Por isso, devemos olhar para o futuro “com muita apreensão”, disse Nuno Forner, pois “as ameaças e pressão humana sobre estas áreas continuam a fazer-se sentir de forma muito acutilante”. O ambientalista disse-nos que “as zonas húmidas devem ser parte integrante do planeamento e gestão criteriosos dos recursos hídricos por parte das autoridades públicas” e devem ser contempladas no planeamento do território e das atividades económicas.
Dessa forma, “é urgente” que o Governo crie “planos que efetivamente salvaguardem estes espaços com programa de uso e restauro de zonas húmidas”, atribua “financiamento adequado” a projetos que pretendam “manter e restaurar zonas húmidas contribuindo para a melhoria do seu estado de conservação” e que defina “uma verba anual em cada orçamento do Fundo Ambiental para iniciar um programa de aquisição de áreas naturais importantes para a conservação, incluindo zonas húmidas”.
A Geota recordou-nos que “o Mediterrâneo perdeu aproximadamente 50% da área de zonas húmidas ao longo do século XX”, uma tendência que tem vindo a agravar-se.

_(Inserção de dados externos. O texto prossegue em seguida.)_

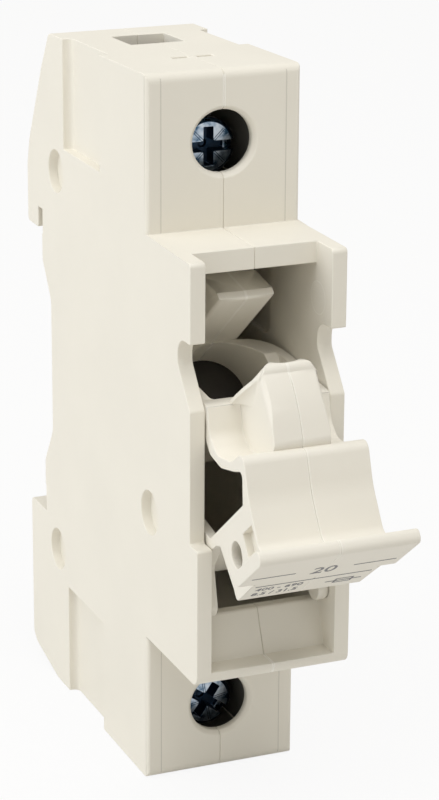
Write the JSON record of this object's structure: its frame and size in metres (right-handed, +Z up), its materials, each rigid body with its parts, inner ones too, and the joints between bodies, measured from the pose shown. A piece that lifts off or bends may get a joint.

Em Portugal, “muitas espécies de água doce estão criticamente ameaçadas”, principalmente devido “à perda e fragmentação de habitat por ações humanas”.
Essa organização destacou “a grande pressão para a expansão da monocultura intensiva de regadio”, como uma das grandes ameaças às zonas húmidas, “incluindo por exemplo a recente decisão de construção da Barragem do Pisão”. E frequentemente, “a construção de reservatórios de água não compensa a degradação dos habitats, o declínio da biodiversidade, e a perda de serviços de ecossistemas assegurados por estas zonas húmidas”, disse-nos a Geota, lamentando que “não se pensa seriamente em alternativas”.
Quanto às zonas húmidas integradas por Portugal na Lista de Ramsar, a organização ambientalista acredita que “pouco adianta submeter no papel para proteção quando na prática, no terreno, as pressões e os interesses económicos se sobrepõem à proteção destas áreas naturais”.
A Liga para a Protecção da Natureza (LPN), a este respeito, defende que para combater as ameaças às zonas húmidas em Portugal, que “têm em comum o facto de as estarmos a tentar travar há décadas, ainda sem os resultados desejados”, é preciso “melhorar a gestão territorial e gerir de forma sustentável as águas ao nível das bacias hidrográficas”. E essa é uma luta que tem de ser travada “em várias frentes”: na educação e sensibilização, na conservação e monitorização, na gestão e na fiscalização, e, quando necessário e possível, na punição dos “responsáveis pela degradação e destruição, obrigando-os ao seu restauro ecológico”.
A organização avisa que “atingimos um ponto em que o que nos resta não é suficiente” e que, de facto, é “tempo de promover a renaturalização e a recuperação ambiental das zonas húmidas e áreas circundantes, envolvendo as comunidades locais nessas ações”.
Embora os país seja parte da Convenção de Ramsar, as zonas húmidas por cá são “um assunto preocupante”, pois “muitas áreas ainda enfrentam desafios significativos”.
A LPN avança que “as zonas húmidas em Portugal estão a perder área devido ao desenvolvimento imobiliário, à construção de barragens e a outras atividades humanas” e as suas águas “continuam a ser poluídas e estão a sofrer com a pressão turística, como é o caso do que estamos a observar no Paúl do Taipal, com a implementação de projetos mal concebidos que exercem um impacto significativo e injustificável sobre as espécies nativas que nelas encontram refúgio”.
“Embora Portugal tenha ratificado a Convenção de Ramsar há mais de 40 anos, ainda existem algumas falhas na sua implementação, que dificultam a efetiva proteção e conservação das zonas húmidas em Portugal. É preciso investir mais esforço”, referiu a LPN.